Of course Girona aren't in the Champions League, or even in the Europa League. But what if they were?
City will have got round this, as their definition of control will surely be owning a majority of both clubs.
City have structured the deal at 44 per cent apiece with their manager’s brother – but not outright owners.
Indeed, with RB Leipzig and Red Bull Salzburg being allowed to both play in the Champions League – UEFA decided Red Bull is only a sponsor and does not own Salzburg and doesn't operate a ‘decisive influence' on both clubs – will surely mean that if their is a conflict of interest, City's lawyers will be confident.
It's not just in Europe where there is an issue too, in Spain as well there have been questions.
La Liga president Javier Tebas has accused the two clubs of trying to “cook the books” by undervaluing the five players loaned from City to Girona this summer – something the Premier League club deny.
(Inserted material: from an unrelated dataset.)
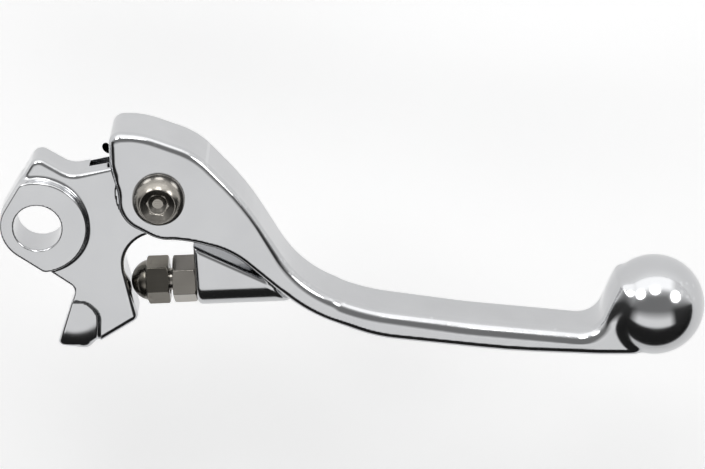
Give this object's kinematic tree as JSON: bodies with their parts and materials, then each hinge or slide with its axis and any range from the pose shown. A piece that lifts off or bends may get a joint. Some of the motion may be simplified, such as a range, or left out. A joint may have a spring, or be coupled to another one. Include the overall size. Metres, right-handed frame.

In fact they have reportedly threatened legal action if he repeats the claims.
It's down to Girona not paying fees for García, Kayode, Luiz, Maffeo and Moreno.
In Spain, it's normal for clubs to pay fees, while City don't tend to expect them.
It created a problem due to the Spanish league's own FFP rules, which control the amount clubs can spend on players by linking it to their declared revenues.
The arrival of the players, worth more than £10million combined but free to Girona, could have given them a competitive advantage and the transaction was queried.
“For our FFP purposes, we've had to increase the values of these players, so the loans did not represent unfair competition within our league. Girona has accepted it and there is no problem,” said Tebas.
But even after the City loan players were revalued, Girona were found to have not breached their Spanish spending limit.
In just one summer since City Football Group took over, there are already a number of questions over their involvement – even if they have passed all the potential legal issues. Expect their relationship to be questioned even further if it carries on helping Girona's stock grow in Spanish football.